= WRITTEN PROBLEM =
What is needed is the run of lines from the one containing "const feelerGauge = new THREE.Group();" through the one containing "points = [vertex.co", echoed exactly, with both ends kept and nothing added.

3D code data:
begin

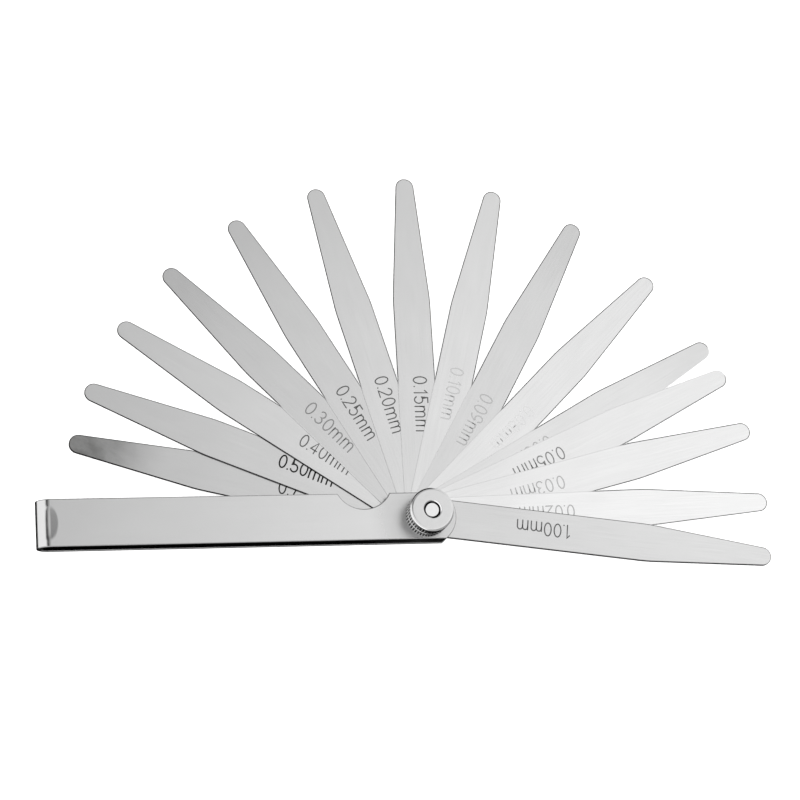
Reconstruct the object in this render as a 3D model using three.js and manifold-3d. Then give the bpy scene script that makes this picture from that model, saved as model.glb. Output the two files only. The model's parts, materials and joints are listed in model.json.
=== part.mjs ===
// Feeler gauge: a fan of seventeen steel thickness blades on one pivot screw, held in a folded steel
// case and clamped by a knurled thumb nut. It lies on its back with the nut on top. Millimetres, +Z up,
// with the origin on the pivot axis at the flat rear face of the screw head. The case runs to -X.

import * as THREE from 'three';
import { mergeVertices } from 'three/addons/utils/BufferGeometryUtils.js';
import Module from 'manifold-3d';

// Blades, listed as they lie in the stack from the back plate to the front plate.
// Each has its thickness and the direction that it points in, in degrees from +X.
const BLADES = [
  { thickness: 0.75, angle: 166.3 },
  { thickness: 0.50, angle: 157.4 },
  { thickness: 0.40, angle: 145.5 },
  { thickness: 0.30, angle: 133.5 },
  { thickness: 0.25, angle: 119.5 },
  { thickness: 0.20, angle: 104.7 },
  { thickness: 0.15, angle: 89.3 },
  { thickness: 0.10, angle: 74.1 },
  { thickness: 0.09, angle: 59.4 },
  { thickness: 0.08, angle: 43.9 },
  { thickness: 0.07, angle: 29.3 },
  { thickness: 0.06, angle: 29.3 },
  { thickness: 0.05, angle: 23.7 },
  { thickness: 0.04, angle: 13.8 },
  { thickness: 0.03, angle: 13.8 },
  { thickness: 0.02, angle: 1.4 },
  { thickness: 1.00, angle: -8.0 },
];
const BLADE_WIDTH = 10.2;
const BLADE_REACH = 94.9; // pivot axis to tip
const BLADE_TIP_RADIUS = 2.5;
const BLADE_TAPER_START = 60.4; // from the pivot axis
const BLADE_GAP = 0.025; // between neighbours in the stack

// Case: one strip folded like a hairpin, open along both long sides.
const CASE_PLATE = 0.8;
const CASE_WIDTH = 12.5;
const CASE_REACH = 101.6; // pivot axis to the outside of the bend
const CASE_END_RADIUS = 7.9; // rounded pivot end, about the pivot axis
const NOTCH_RADIUS = 7.75; // thumb notch in the +Y edge of both plates
const NOTCH_X = -16.5;
const NOTCH_DEPTH = 4.2;

// Pivot screw: low round head, square neck in the back plate, plain shank up to the chamfered end.
const SCREW_RADIUS = 2.0;
const SCREW_HEAD_RADIUS = 4.5;
const SCREW_HEAD_HEIGHT = 1.0;
const SCREW_HEAD_CHAMFER = 0.25;
const SCREW_NECK_SIDE = 4.0;
const SCREW_NECK_HEIGHT = 0.6;
const SCREW_END_CHAMFER = 0.35;
const SCREW_END_RECESS = 0.65; // below the top of the nut
const SQUARE_HOLE_SIDE = 4.4;
const ROUND_HOLE_RADIUS = 2.3; // blades and front plate

// Thumb nut: straight knurl in two bands with a groove between them.
const NUT_RADIUS = 5.85; // over the teeth
const NUT_HEIGHT = 6.7;
const NUT_BEVEL_HEIGHT = 0.6;
const NUT_TOP_RADIUS = 5.2;
const NUT_FOOT_CHAMFER = 0.3;
const NUT_GROOVE_BOTTOM = 2.9; // above the nut's foot
const NUT_GROOVE_WIDTH = 0.5;
const NUT_GROOVE_DEPTH = 0.45;
const NUT_TEETH = 46;
const NUT_TOOTH_DEPTH = 0.25;
const NUT_BORE_RADIUS = 2.3;
const NUT_BORE_CHAMFER = 0.15;
const NUT_GAP = 0.05; // running gap above the front plate

// Heights that follow from the sizes above.
const STACK = BLADES.reduce((sum, blade) => sum + blade.thickness + BLADE_GAP, BLADE_GAP);
const CASE_BACK_Z = SCREW_HEAD_HEIGHT;
const STACK_Z = CASE_BACK_Z + CASE_PLATE;
const FRONT_PLATE_Z = STACK_Z + STACK;
const CASE_FRONT_Z = FRONT_PLATE_Z + CASE_PLATE;
const NUT_Z = CASE_FRONT_Z + NUT_GAP;
const SCREW_END_Z = NUT_Z + NUT_HEIGHT - SCREW_END_RECESS;

const ROUND_SEGMENTS = 40; // round pieces
const HOLE_SEGMENTS = 20;
const ARC_STEPS = 12; // blade tips, blade roots and the case's rounded end

const MANIFOLD = await Module();
MANIFOLD.setup();

// A closed three.js geometry as a solid that can be cut and joined.
function toSolid(geometry) {
  const bare = geometry.index ? geometry.toNonIndexed() : geometry.clone();
  bare.deleteAttribute('normal');
  bare.deleteAttribute('uv');
  const merged = mergeVertices(bare, 1e-5);
  const mesh = new MANIFOLD.Mesh({
    numProp: 3,
    vertProperties: new Float32Array(merged.attributes.position.array),
    triVerts: new Uint32Array(merged.index.array),
  });
  return new MANIFOLD.Manifold(mesh);
}

// A solid back as a three.js geometry.
function toGeometry(solid) {
  const mesh = solid.getMesh();
  const geometry = new THREE.BufferGeometry();
  geometry.setAttribute('position', new THREE.BufferAttribute(mesh.vertProperties, 3));
  geometry.setIndex(new THREE.BufferAttribute(mesh.triVerts, 1));
  return geometry;
}

// A flat outline made into a plate from height low to height high.
function plate(shape, low, high) {
  const settings = { depth: high - low, bevelEnabled: false, curveSegments: ARC_STEPS };
  return new THREE.ExtrudeGeometry(shape, settings).translate(0, 0, low);
}

// A solid of revolution about Z from a closed [radius, height] profile.
function turned(profile, segments = ROUND_SEGMENTS) {
  const points = [...profile, profile[0]].map(([radius, height]) => new THREE.Vector2(radius, height));
  return toSolid(new THREE.LatheGeometry(points, segments).rotateX(Math.PI / 2));
}

function squareShape(side) {
  const half = side / 2;
  return new THREE.Shape([
    new THREE.Vector2(-half, -half),
    new THREE.Vector2(half, -half),
    new THREE.Vector2(half, half),
    new THREE.Vector2(-half, half),
  ]);
}

function roundHole(radius) {
  const points = [];
  for (let step = 0; step < HOLE_SEGMENTS; step += 1) {
    const angle = (step / HOLE_SEGMENTS) * 2 * Math.PI;
    points.push(new THREE.Vector2(radius * Math.cos(angle), radius * Math.sin(angle)));
  }
  return new THREE.Path(points);
}

function makeMesh(name, geometry, color, roughness, metalness) {
  const material = new THREE.MeshStandardMaterial({ color, roughness, metalness });
  const mesh = new THREE.Mesh(geometry, material);
  mesh.name = name;
  return mesh;
}

// Blade outline along +X: round root about the pivot, parallel sides, a straight taper, a round tip.
function bladeShape() {
  const half = BLADE_WIDTH / 2;
  const tipX = BLADE_REACH - BLADE_TIP_RADIUS;
  const run = tipX - BLADE_TAPER_START;
  const slope = Math.atan2(half, run) - Math.asin(BLADE_TIP_RADIUS / Math.hypot(run, half));
  const tipAngle = Math.PI / 2 - slope;
  const shape = new THREE.Shape();
  shape.absarc(0, 0, half, Math.PI / 2, 1.5 * Math.PI, false);
  shape.lineTo(BLADE_TAPER_START, -half);
  shape.absarc(tipX, 0, BLADE_TIP_RADIUS, -tipAngle, tipAngle, false);
  shape.lineTo(BLADE_TAPER_START, half);
  shape.closePath();
  shape.holes.push(roundHole(ROUND_HOLE_RADIUS));
  return shape;
}

function bladeName(thickness) {
  return `blade_${thickness.toFixed(2).replace('.', '_')}`;
}

// All the blades, each at its own height in the stack and turned to its own direction.
function makeBlades() {
  const shape = bladeShape();
  const group = new THREE.Group();
  let low = STACK_Z + BLADE_GAP;
  for (const { thickness, angle } of BLADES) {
    const mesh = makeMesh(bladeName(thickness), plate(shape, 0, thickness), 0xc9cacb, 0.3, 1.0);
    mesh.position.z = low;
    mesh.rotation.z = THREE.MathUtils.degToRad(angle);
    group.add(mesh);
    low += thickness + BLADE_GAP;
  }
  return group;
}

// The hairpin seen from the side, in X and Z, swept across more than the case's width.
function hairpinSolid() {
  const middle = (CASE_BACK_Z + CASE_FRONT_Z) / 2;
  const outer = (CASE_FRONT_Z - CASE_BACK_Z) / 2;
  const inner = outer - CASE_PLATE;
  const bendX = outer - CASE_REACH;
  const endX = CASE_END_RADIUS + 1;
  const shape = new THREE.Shape();
  shape.absarc(bendX, middle, outer, Math.PI / 2, 1.5 * Math.PI, false);
  shape.lineTo(endX, middle - outer);
  shape.lineTo(endX, middle - inner);
  shape.absarc(bendX, middle, inner, 1.5 * Math.PI, Math.PI / 2, true);
  shape.lineTo(endX, middle + inner);
  shape.lineTo(endX, middle + outer);
  shape.closePath();
  return toSolid(plate(shape, -CASE_WIDTH, CASE_WIDTH).rotateX(Math.PI / 2));
}

// The case seen from above: straight sides, the rounded pivot end and the thumb notch.
function caseOutlineSolid() {
  const half = CASE_WIDTH / 2;
  const corner = Math.asin(half / CASE_END_RADIUS);
  const notchY = half - NOTCH_DEPTH + NOTCH_RADIUS;
  const notchCorner = Math.asin((half - notchY) / NOTCH_RADIUS);
  const shape = new THREE.Shape();
  shape.absarc(0, 0, CASE_END_RADIUS, -corner, corner, false);
  shape.absarc(NOTCH_X, notchY, NOTCH_RADIUS, notchCorner, -Math.PI - notchCorner, true);
  shape.lineTo(-CASE_REACH - 1, half);
  shape.lineTo(-CASE_REACH - 1, -half);
  shape.closePath();
  return toSolid(plate(shape, CASE_BACK_Z - 1, CASE_FRONT_Z + 1));
}

function makeCase() {
  const middle = (CASE_BACK_Z + CASE_FRONT_Z) / 2;
  const frontHole = plate(new THREE.Shape(roundHole(ROUND_HOLE_RADIUS).getPoints()), middle, CASE_FRONT_Z + 1);
  const backHole = plate(squareShape(SQUARE_HOLE_SIDE), CASE_BACK_Z - 1, middle);
  const solid = hairpinSolid()
    .intersect(caseOutlineSolid())
    .subtract(toSolid(frontHole))
    .subtract(toSolid(backHole));
  return makeMesh('case', toGeometry(solid), 0xc4c5c6, 0.38, 1.0);
}

function makePivotScrew() {
  const rim = SCREW_HEAD_RADIUS - SCREW_HEAD_CHAMFER;
  const body = turned([
    [0, 0],
    [rim, 0],
    [SCREW_HEAD_RADIUS, SCREW_HEAD_CHAMFER],
    [SCREW_HEAD_RADIUS, SCREW_HEAD_HEIGHT],
    [SCREW_RADIUS, SCREW_HEAD_HEIGHT],
    [SCREW_RADIUS, SCREW_END_Z - SCREW_END_CHAMFER],
    [SCREW_RADIUS - SCREW_END_CHAMFER, SCREW_END_Z],
    [0, SCREW_END_Z],
  ]);
  const neckTop = SCREW_HEAD_HEIGHT + SCREW_NECK_HEIGHT;
  const neck = toSolid(plate(squareShape(SCREW_NECK_SIDE), SCREW_HEAD_HEIGHT / 2, neckTop));
  return makeMesh('pivot_screw', toGeometry(body.add(neck)), 0xd0d1d2, 0.25, 1.0);
}

// The toothed outline that cuts the straight knurl into the nut's side.
function knurlSolid(low, high) {
  const points = [];
  for (let tooth = 0; tooth < NUT_TEETH; tooth += 1) {
    const crest = (tooth / NUT_TEETH) * 2 * Math.PI;
    const root = crest + Math.PI / NUT_TEETH;
    const rootRadius = NUT_RADIUS - NUT_TOOTH_DEPTH;
    points.push(new THREE.Vector2(NUT_RADIUS * Math.cos(crest), NUT_RADIUS * Math.sin(crest)));
    points.push(new THREE.Vector2(rootRadius * Math.cos(root), rootRadius * Math.sin(root)));
  }
  return toSolid(plate(new THREE.Shape(points), low, high));
}

function makeThumbNut() {
  const top = NUT_Z + NUT_HEIGHT;
  const grooveLow = NUT_Z + NUT_GROOVE_BOTTOM;
  const grooveHigh = grooveLow + NUT_GROOVE_WIDTH;
  const blank = NUT_RADIUS + NUT_TOOTH_DEPTH; // turned blank, wider than the teeth
  const body = turned([
    [NUT_BORE_RADIUS + NUT_BORE_CHAMFER, NUT_Z],
    [NUT_RADIUS - NUT_FOOT_CHAMFER, NUT_Z],
    [NUT_RADIUS, NUT_Z + NUT_FOOT_CHAMFER],
    [blank, NUT_Z + NUT_FOOT_CHAMFER],
    [blank, grooveLow],
    [NUT_RADIUS - NUT_GROOVE_DEPTH, grooveLow],
    [NUT_RADIUS - NUT_GROOVE_DEPTH, grooveHigh],
    [blank, grooveHigh],
    [blank, top - NUT_BEVEL_HEIGHT],
    [NUT_RADIUS, top - NUT_BEVEL_HEIGHT],
    [NUT_TOP_RADIUS, top],
    [NUT_BORE_RADIUS + NUT_BORE_CHAMFER, top],
    [NUT_BORE_RADIUS, top - NUT_BORE_CHAMFER],
    [NUT_BORE_RADIUS, NUT_Z + NUT_BORE_CHAMFER],
  ]);
  const solid = body.intersect(knurlSolid(NUT_Z - 1, top + 1));
  return makeMesh('thumb_nut', toGeometry(solid), 0xbfc0c2, 0.3, 1.0);
}

const feelerGauge = new THREE.Group();
feelerGauge.name = 'feeler_gauge';
feelerGauge.add(makeCase(), makePivotScrew(), makeBlades(), makeThumbNut());

export default feelerGauge;
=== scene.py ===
"""Feeler gauge: seventeen steel thickness blades fanned out of a folded sheet-steel case.

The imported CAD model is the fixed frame. Every piece is built again here with its fine shape and its
finish, in the place that the frame gives, and rides on its own body, so that the blades fold away and
the thumb nut turns. Sizes in the classes are millimetres, and meshes are metres.
"""

import json
import logging
import math
from dataclasses import dataclass, field
from enum import Enum
from typing import Any, Callable, Dict, List, Optional, Sequence, Tuple

import bmesh
import bpy
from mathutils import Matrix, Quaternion, Vector


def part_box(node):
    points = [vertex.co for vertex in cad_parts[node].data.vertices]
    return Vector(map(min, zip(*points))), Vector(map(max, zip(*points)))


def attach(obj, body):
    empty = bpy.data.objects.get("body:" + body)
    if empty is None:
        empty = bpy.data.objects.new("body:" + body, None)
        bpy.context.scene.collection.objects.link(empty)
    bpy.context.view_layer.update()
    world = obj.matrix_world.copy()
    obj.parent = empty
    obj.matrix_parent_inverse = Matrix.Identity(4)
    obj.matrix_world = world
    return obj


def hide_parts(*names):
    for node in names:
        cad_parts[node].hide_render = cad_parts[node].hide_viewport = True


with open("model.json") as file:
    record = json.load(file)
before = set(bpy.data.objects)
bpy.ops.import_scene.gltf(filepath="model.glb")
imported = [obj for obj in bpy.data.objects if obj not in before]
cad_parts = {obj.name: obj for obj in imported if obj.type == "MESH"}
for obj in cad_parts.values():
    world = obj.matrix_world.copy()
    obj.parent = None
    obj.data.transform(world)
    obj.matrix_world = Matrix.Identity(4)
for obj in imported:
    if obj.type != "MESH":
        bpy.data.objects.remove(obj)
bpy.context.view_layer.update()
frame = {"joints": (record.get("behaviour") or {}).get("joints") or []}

MM = 0.001
LOG = logging.getLogger("feeler_gauge")

Point = Tuple[float, float]
Loop = List[Point]
Mesh = bmesh.types.BMesh
Verts = List[bmesh.types.BMVert]
Material = bpy.types.Material
Tree = bpy.types.NodeTree

# Points round the screw, the floor and the backdrop.
ROUND = 96


# ---------------------------------------------------------------------------------------------------
# Outlines and meshes


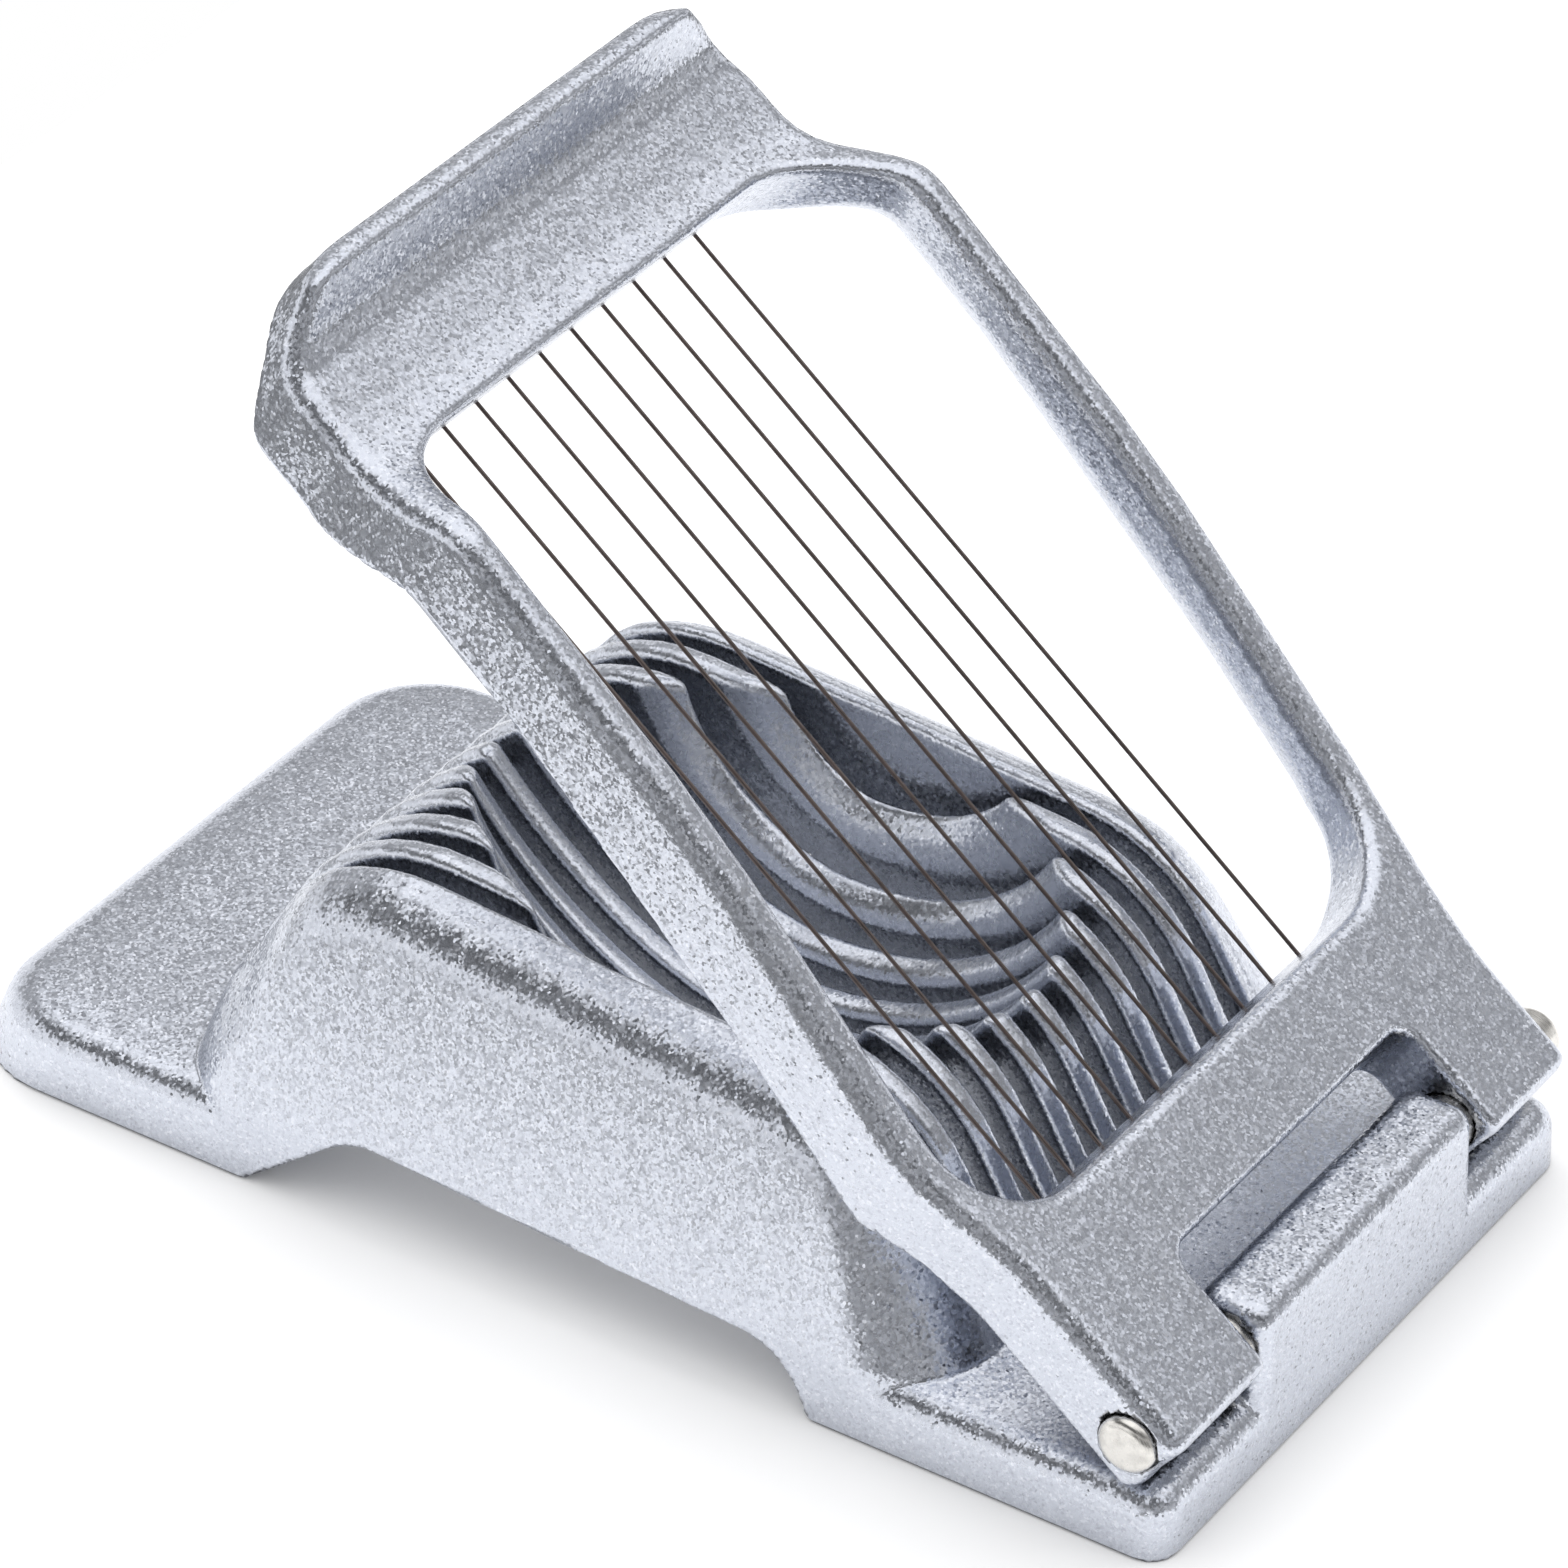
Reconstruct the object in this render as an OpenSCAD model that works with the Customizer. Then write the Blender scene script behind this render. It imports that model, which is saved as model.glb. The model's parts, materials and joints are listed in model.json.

end

= COMPLETE ANSWER =
const feelerGauge = new THREE.Group();
feelerGauge.name = 'feeler_gauge';
feelerGauge.add(makeCase(), makePivotScrew(), makeBlades(), makeThumbNut());

export default feelerGauge;
=== scene.py ===
"""Feeler gauge: seventeen steel thickness blades fanned out of a folded sheet-steel case.

The imported CAD model is the fixed frame. Every piece is built again here with its fine shape and its
finish, in the place that the frame gives, and rides on its own body, so that the blades fold away and
the thumb nut turns. Sizes in the classes are millimetres, and meshes are metres.
"""

import json
import logging
import math
from dataclasses import dataclass, field
from enum import Enum
from typing import Any, Callable, Dict, List, Optional, Sequence, Tuple

import bmesh
import bpy
from mathutils import Matrix, Quaternion, Vector


def part_box(node):
    points = [vertex.co for vertex in cad_parts[node].data.vertices]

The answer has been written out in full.